DATASET EXTRACT.

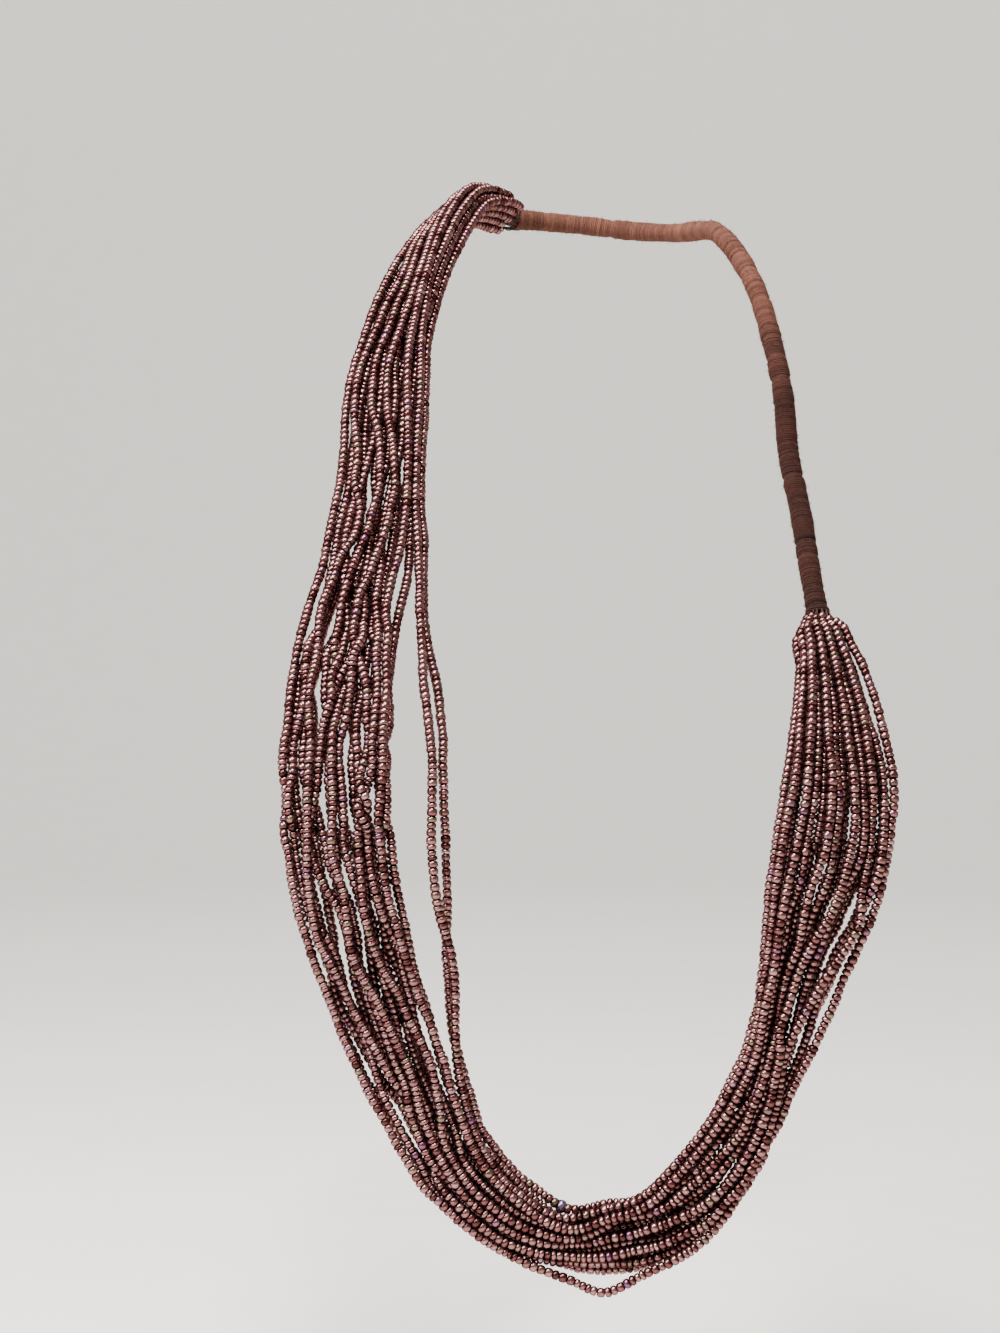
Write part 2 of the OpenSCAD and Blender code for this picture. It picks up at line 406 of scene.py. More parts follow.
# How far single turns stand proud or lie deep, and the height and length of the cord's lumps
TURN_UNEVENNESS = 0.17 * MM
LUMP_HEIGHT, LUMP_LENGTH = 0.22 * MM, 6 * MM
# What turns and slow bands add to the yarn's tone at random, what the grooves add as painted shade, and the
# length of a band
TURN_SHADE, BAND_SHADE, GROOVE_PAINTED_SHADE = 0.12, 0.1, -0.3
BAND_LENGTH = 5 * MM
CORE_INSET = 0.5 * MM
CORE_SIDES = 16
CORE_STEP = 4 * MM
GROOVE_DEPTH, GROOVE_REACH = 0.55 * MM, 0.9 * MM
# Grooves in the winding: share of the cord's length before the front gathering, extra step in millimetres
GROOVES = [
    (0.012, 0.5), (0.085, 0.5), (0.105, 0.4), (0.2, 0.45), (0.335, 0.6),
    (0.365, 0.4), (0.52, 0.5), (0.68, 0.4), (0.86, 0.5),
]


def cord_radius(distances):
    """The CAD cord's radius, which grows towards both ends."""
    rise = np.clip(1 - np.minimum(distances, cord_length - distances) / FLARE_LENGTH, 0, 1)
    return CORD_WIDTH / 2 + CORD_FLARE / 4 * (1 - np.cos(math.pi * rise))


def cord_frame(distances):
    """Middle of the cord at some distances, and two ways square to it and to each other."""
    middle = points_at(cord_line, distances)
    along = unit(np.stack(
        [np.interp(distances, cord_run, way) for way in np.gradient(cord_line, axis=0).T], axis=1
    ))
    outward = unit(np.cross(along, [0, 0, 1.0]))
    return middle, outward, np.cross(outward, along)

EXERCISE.
From the listing above, reproduce all the lines exactly.

CORRECT RESULT.
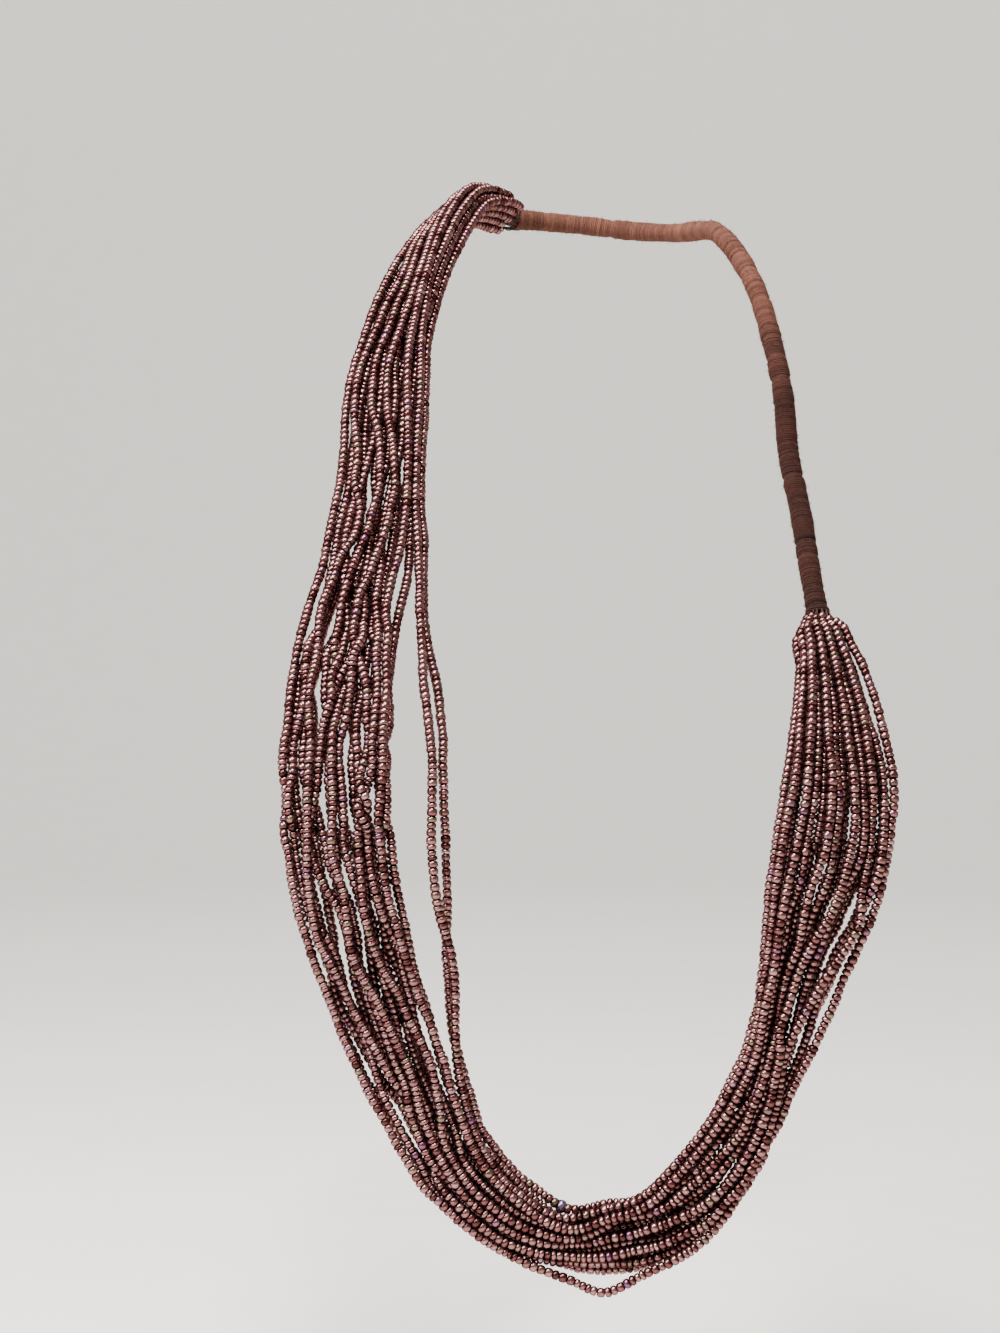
Write part 2 of the OpenSCAD and Blender code for this picture. It picks up at line 406 of scene.py. More parts follow.
# How far single turns stand proud or lie deep, and the height and length of the cord's lumps
TURN_UNEVENNESS = 0.17 * MM
LUMP_HEIGHT, LUMP_LENGTH = 0.22 * MM, 6 * MM
# What turns and slow bands add to the yarn's tone at random, what the grooves add as painted shade, and the
# length of a band
TURN_SHADE, BAND_SHADE, GROOVE_PAINTED_SHADE = 0.12, 0.1, -0.3
BAND_LENGTH = 5 * MM
CORE_INSET = 0.5 * MM
CORE_SIDES = 16
CORE_STEP = 4 * MM
GROOVE_DEPTH, GROOVE_REACH = 0.55 * MM, 0.9 * MM
# Grooves in the winding: share of the cord's length before the front gathering, extra step in millimetres
GROOVES = [
    (0.012, 0.5), (0.085, 0.5), (0.105, 0.4), (0.2, 0.45), (0.335, 0.6),
    (0.365, 0.4), (0.52, 0.5), (0.68, 0.4), (0.86, 0.5),
]


def cord_radius(distances):
    """The CAD cord's radius, which grows towards both ends."""
    rise = np.clip(1 - np.minimum(distances, cord_length - distances) / FLARE_LENGTH, 0, 1)
    return CORD_WIDTH / 2 + CORD_FLARE / 4 * (1 - np.cos(math.pi * rise))


def cord_frame(distances):
    """Middle of the cord at some distances, and two ways square to it and to each other."""
    middle = points_at(cord_line, distances)
    along = unit(np.stack(
        [np.interp(distances, cord_run, way) for way in np.gradient(cord_line, axis=0).T], axis=1
    ))
    outward = unit(np.cross(along, [0, 0, 1.0]))
    return middle, outward, np.cross(outward, along)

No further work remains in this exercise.